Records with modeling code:
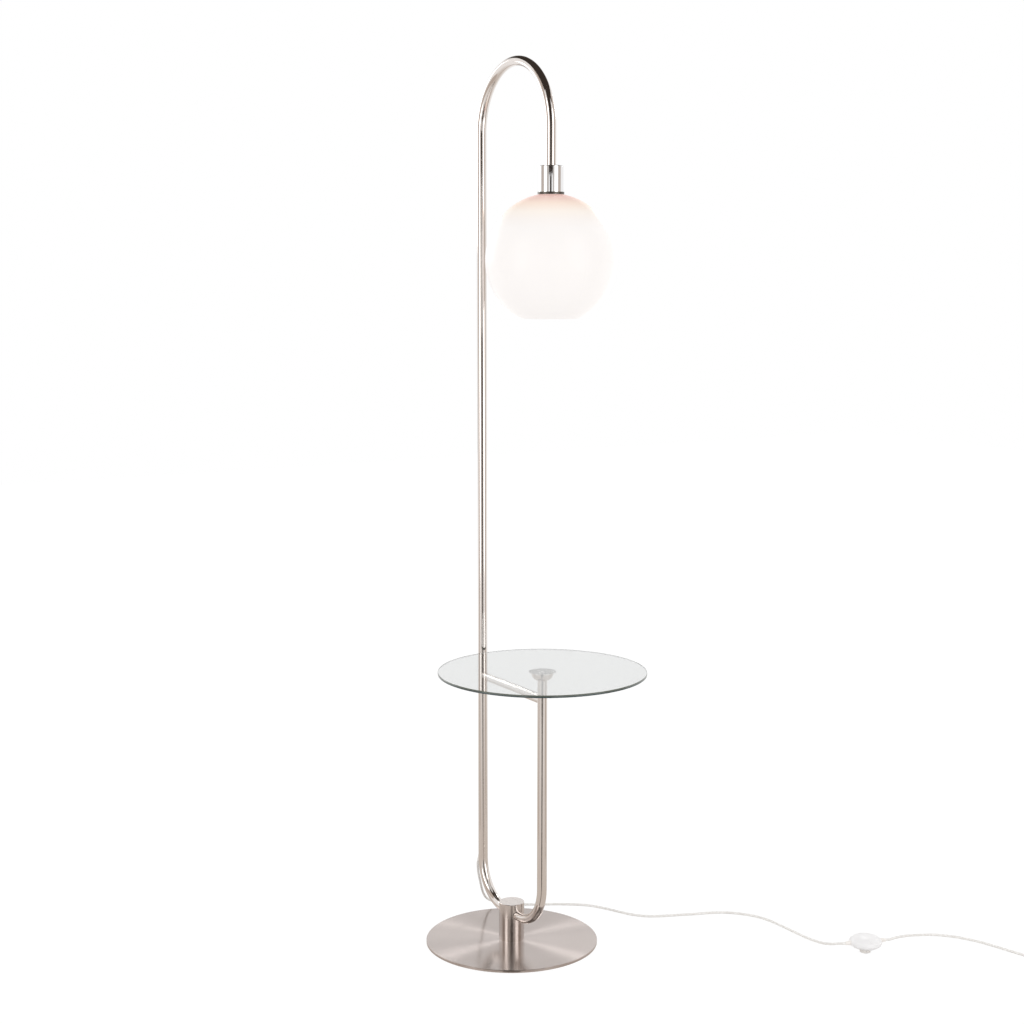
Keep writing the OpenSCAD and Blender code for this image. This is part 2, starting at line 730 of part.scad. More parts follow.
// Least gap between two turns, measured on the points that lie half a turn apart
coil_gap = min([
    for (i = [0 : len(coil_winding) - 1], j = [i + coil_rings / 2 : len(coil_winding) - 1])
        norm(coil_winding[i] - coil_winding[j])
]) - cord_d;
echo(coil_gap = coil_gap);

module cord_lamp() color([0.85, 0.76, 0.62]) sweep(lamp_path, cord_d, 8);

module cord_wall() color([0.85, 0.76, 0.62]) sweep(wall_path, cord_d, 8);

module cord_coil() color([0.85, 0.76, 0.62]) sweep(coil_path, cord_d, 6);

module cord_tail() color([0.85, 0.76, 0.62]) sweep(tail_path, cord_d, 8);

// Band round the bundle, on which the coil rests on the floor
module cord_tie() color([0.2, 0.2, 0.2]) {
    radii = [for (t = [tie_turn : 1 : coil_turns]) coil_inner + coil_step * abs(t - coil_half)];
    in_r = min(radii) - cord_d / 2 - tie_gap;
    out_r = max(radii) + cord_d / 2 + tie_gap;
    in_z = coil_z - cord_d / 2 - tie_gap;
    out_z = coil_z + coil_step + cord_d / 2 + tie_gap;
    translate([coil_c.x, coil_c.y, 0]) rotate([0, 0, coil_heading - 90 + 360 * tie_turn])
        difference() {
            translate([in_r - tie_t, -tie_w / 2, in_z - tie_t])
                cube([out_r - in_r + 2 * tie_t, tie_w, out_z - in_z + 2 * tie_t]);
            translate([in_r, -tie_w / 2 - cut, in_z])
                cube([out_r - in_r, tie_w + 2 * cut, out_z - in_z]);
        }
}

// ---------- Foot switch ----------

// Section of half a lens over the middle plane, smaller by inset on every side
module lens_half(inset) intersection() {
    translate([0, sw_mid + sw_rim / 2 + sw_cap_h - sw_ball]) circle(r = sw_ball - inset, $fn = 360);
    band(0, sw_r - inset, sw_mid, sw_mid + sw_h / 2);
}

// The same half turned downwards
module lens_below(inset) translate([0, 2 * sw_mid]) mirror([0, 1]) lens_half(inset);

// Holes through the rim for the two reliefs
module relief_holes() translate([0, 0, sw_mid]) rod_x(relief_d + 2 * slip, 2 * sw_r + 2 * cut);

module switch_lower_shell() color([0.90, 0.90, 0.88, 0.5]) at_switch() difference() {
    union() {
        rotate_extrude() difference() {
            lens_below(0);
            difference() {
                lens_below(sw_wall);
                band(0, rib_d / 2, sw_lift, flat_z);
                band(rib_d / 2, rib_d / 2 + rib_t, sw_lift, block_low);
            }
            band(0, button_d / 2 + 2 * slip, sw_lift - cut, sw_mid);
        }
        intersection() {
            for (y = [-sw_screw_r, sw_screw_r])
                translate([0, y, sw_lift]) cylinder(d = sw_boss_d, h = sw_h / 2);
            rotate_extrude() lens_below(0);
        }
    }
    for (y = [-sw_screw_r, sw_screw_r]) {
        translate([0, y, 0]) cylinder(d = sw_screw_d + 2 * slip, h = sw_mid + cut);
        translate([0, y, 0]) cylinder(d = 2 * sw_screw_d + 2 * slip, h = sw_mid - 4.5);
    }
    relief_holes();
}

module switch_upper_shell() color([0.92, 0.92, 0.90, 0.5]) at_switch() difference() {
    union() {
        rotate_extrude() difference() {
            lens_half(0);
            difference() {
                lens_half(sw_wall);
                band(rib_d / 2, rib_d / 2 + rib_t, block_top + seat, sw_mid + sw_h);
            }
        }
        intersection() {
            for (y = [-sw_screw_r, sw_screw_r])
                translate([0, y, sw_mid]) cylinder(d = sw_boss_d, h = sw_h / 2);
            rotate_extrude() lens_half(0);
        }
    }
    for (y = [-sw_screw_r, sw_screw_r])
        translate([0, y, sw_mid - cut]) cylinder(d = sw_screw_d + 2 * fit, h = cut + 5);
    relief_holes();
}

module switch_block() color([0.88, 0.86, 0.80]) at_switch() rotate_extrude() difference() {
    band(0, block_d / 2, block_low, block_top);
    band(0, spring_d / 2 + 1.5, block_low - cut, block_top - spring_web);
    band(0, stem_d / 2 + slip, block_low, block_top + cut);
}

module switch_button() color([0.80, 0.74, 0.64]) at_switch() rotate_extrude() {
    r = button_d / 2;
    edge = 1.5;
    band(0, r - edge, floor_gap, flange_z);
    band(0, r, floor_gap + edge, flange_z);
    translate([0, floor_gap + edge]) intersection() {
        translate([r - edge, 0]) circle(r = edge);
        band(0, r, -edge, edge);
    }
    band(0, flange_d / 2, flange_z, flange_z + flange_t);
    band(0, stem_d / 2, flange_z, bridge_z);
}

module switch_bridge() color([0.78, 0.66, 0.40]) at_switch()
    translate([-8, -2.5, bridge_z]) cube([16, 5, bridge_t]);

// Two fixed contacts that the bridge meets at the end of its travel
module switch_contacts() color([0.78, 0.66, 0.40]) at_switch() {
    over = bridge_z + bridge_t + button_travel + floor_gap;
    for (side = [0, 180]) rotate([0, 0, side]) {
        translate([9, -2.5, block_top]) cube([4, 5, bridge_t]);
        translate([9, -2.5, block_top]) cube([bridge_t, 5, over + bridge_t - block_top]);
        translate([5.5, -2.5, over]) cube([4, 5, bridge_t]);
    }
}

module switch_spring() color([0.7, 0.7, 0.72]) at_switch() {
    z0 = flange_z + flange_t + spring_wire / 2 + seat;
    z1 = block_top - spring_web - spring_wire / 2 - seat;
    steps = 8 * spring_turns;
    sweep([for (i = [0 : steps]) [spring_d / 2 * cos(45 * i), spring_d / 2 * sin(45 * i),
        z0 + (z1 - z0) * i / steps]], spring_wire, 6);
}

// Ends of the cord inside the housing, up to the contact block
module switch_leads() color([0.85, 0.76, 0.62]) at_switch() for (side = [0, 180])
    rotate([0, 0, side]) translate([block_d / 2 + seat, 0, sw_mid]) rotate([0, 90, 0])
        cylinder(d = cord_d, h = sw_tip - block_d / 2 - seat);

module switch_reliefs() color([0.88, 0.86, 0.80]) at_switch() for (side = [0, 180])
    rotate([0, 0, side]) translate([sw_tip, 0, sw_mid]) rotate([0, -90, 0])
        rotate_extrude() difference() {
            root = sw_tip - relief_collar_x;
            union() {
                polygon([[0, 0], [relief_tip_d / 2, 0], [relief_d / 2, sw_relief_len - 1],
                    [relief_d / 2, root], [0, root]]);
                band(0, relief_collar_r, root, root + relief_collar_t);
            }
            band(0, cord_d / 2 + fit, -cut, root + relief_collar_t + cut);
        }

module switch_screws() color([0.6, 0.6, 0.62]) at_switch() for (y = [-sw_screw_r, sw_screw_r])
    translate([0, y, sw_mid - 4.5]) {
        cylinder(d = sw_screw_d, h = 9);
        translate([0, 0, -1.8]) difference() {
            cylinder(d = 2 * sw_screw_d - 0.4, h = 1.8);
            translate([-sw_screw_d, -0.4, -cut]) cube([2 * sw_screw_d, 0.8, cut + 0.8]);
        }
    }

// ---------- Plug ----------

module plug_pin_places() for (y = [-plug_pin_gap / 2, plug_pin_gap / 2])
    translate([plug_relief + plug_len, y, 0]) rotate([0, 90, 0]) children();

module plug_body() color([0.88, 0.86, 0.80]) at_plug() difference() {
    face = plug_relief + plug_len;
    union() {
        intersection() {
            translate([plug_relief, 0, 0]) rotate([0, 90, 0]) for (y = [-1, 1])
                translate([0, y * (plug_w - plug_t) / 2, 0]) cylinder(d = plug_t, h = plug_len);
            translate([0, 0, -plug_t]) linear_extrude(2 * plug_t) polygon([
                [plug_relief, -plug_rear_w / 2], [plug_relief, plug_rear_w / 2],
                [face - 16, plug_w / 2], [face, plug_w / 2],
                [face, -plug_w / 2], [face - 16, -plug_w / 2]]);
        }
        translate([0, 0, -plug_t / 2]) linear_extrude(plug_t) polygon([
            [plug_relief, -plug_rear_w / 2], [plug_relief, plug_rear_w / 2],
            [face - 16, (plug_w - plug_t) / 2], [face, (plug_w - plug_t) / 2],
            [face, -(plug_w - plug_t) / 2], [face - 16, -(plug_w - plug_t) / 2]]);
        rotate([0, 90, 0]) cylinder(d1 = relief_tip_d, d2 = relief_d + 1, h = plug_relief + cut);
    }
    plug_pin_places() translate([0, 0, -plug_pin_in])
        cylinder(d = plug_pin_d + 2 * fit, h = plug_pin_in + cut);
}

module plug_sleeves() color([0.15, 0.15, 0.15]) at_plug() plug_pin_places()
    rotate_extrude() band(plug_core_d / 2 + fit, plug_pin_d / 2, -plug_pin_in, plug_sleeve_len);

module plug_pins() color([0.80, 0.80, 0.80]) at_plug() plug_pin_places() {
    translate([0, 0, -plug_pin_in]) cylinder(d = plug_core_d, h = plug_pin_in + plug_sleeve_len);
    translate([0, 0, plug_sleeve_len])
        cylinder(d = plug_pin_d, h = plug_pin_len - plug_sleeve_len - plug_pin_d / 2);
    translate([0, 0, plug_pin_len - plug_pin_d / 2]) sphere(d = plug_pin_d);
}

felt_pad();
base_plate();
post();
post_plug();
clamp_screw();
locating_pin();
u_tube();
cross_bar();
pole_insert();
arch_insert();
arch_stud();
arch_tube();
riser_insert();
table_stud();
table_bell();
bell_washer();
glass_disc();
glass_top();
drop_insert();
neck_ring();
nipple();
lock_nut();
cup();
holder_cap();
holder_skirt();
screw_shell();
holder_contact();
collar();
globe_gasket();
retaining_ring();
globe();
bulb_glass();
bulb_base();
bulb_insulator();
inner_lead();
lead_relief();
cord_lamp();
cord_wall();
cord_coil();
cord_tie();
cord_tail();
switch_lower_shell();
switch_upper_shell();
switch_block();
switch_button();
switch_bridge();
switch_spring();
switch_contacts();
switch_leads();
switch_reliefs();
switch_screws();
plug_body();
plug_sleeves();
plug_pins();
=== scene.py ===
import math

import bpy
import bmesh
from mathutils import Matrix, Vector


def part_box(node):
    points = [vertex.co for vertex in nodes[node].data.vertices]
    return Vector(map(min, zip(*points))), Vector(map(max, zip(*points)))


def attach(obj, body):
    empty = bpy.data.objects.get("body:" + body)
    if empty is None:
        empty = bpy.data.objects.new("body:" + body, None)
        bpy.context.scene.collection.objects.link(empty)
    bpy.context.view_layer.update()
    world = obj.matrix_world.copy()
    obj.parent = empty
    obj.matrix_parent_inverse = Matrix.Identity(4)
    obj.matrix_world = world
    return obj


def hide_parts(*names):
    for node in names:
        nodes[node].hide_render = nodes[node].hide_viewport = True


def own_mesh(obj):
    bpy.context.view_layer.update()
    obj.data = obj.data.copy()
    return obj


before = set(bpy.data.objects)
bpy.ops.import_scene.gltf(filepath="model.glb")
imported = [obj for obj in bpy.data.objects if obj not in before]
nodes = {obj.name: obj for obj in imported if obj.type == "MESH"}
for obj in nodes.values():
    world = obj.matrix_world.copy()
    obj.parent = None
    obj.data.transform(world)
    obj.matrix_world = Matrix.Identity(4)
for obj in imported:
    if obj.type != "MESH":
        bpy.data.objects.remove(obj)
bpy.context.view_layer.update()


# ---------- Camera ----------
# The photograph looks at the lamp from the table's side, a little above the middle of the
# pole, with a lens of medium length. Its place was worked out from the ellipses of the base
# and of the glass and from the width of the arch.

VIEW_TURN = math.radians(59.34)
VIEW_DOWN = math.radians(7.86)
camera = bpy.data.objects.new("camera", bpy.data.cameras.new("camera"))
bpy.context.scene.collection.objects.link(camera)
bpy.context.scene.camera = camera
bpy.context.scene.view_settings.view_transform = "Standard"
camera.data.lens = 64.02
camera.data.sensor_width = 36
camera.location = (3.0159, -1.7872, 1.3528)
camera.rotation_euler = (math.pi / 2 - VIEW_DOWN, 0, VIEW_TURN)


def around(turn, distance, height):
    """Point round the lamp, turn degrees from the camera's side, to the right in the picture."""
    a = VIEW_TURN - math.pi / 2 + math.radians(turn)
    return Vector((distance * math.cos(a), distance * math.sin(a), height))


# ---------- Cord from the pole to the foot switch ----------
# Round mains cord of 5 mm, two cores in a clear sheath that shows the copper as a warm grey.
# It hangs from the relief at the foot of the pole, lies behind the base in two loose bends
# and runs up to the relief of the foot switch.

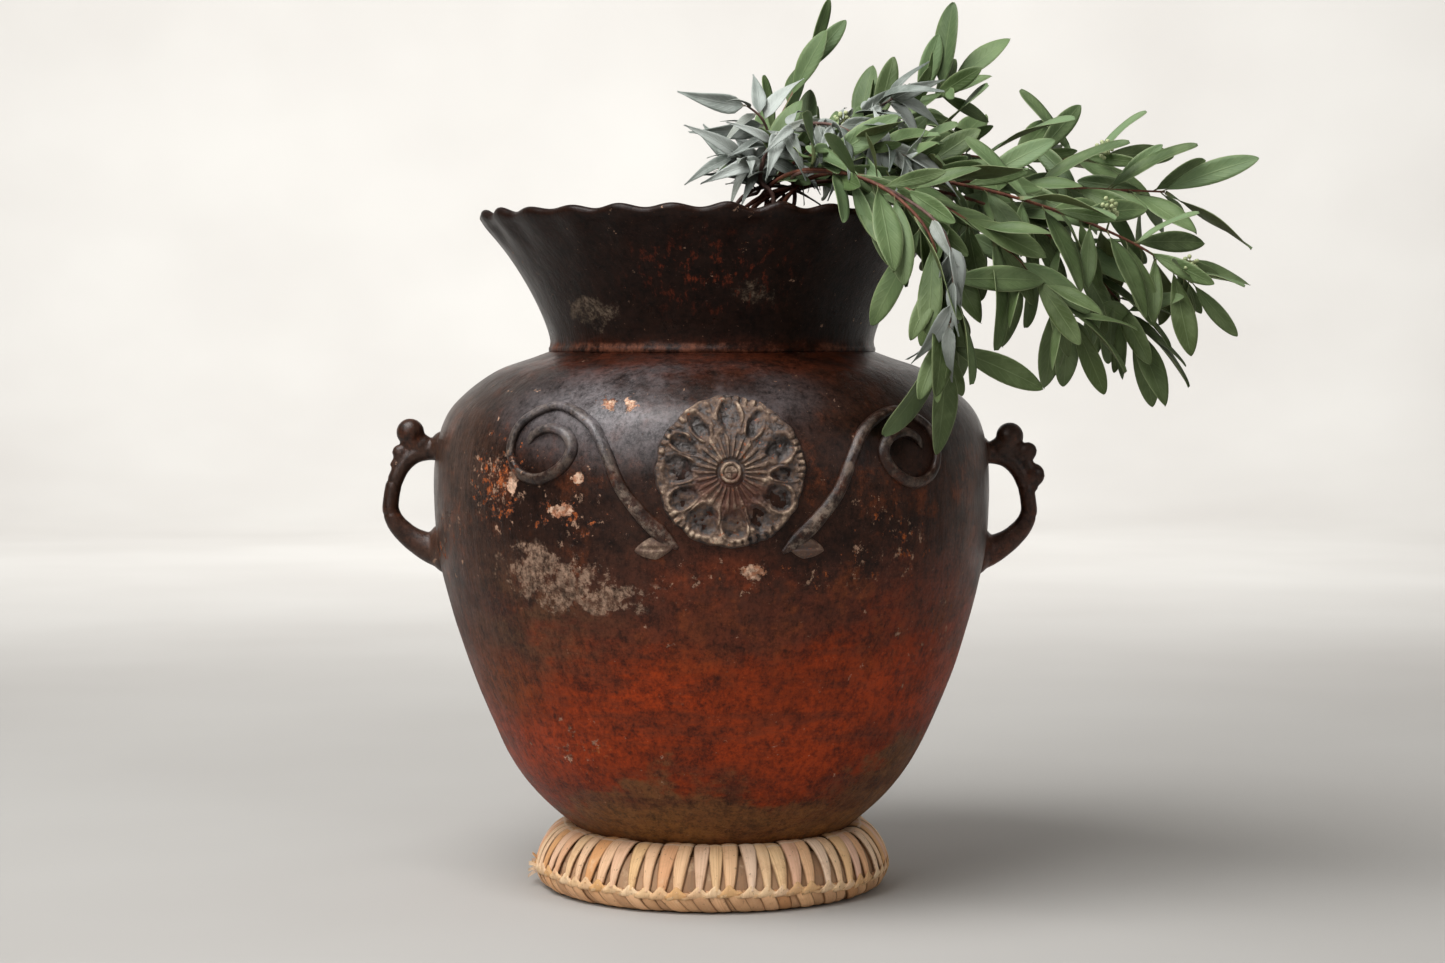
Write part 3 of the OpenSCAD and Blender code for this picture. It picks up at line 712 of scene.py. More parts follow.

*GIVEN REQUEST*: From the listing above, output exactly the run of lines that starts with the line containing "felt_pad();" and ends with the line containing "obj.data = obj.data.copy()".

*SOLUTION BELOW*:
felt_pad();
base_plate();
post();
post_plug();
clamp_screw();
locating_pin();
u_tube();
cross_bar();
pole_insert();
arch_insert();
arch_stud();
arch_tube();
riser_insert();
table_stud();
table_bell();
bell_washer();
glass_disc();
glass_top();
drop_insert();
neck_ring();
nipple();
lock_nut();
cup();
holder_cap();
holder_skirt();
screw_shell();
holder_contact();
collar();
globe_gasket();
retaining_ring();
globe();
bulb_glass();
bulb_base();
bulb_insulator();
inner_lead();
lead_relief();
cord_lamp();
cord_wall();
cord_coil();
cord_tie();
cord_tail();
switch_lower_shell();
switch_upper_shell();
switch_block();
switch_button();
switch_bridge();
switch_spring();
switch_contacts();
switch_leads();
switch_reliefs();
switch_screws();
plug_body();
plug_sleeves();
plug_pins();
=== scene.py ===
import math

import bpy
import bmesh
from mathutils import Matrix, Vector


def part_box(node):
    points = [vertex.co for vertex in nodes[node].data.vertices]
    return Vector(map(min, zip(*points))), Vector(map(max, zip(*points)))


def attach(obj, body):
    empty = bpy.data.objects.get("body:" + body)
    if empty is None:
        empty = bpy.data.objects.new("body:" + body, None)
        bpy.context.scene.collection.objects.link(empty)
    bpy.context.view_layer.update()
    world = obj.matrix_world.copy()
    obj.parent = empty
    obj.matrix_parent_inverse = Matrix.Identity(4)
    obj.matrix_world = world
    return obj


def hide_parts(*names):
    for node in names:
        nodes[node].hide_render = nodes[node].hide_viewport = True


def own_mesh(obj):
    bpy.context.view_layer.update()
    obj.data = obj.data.copy()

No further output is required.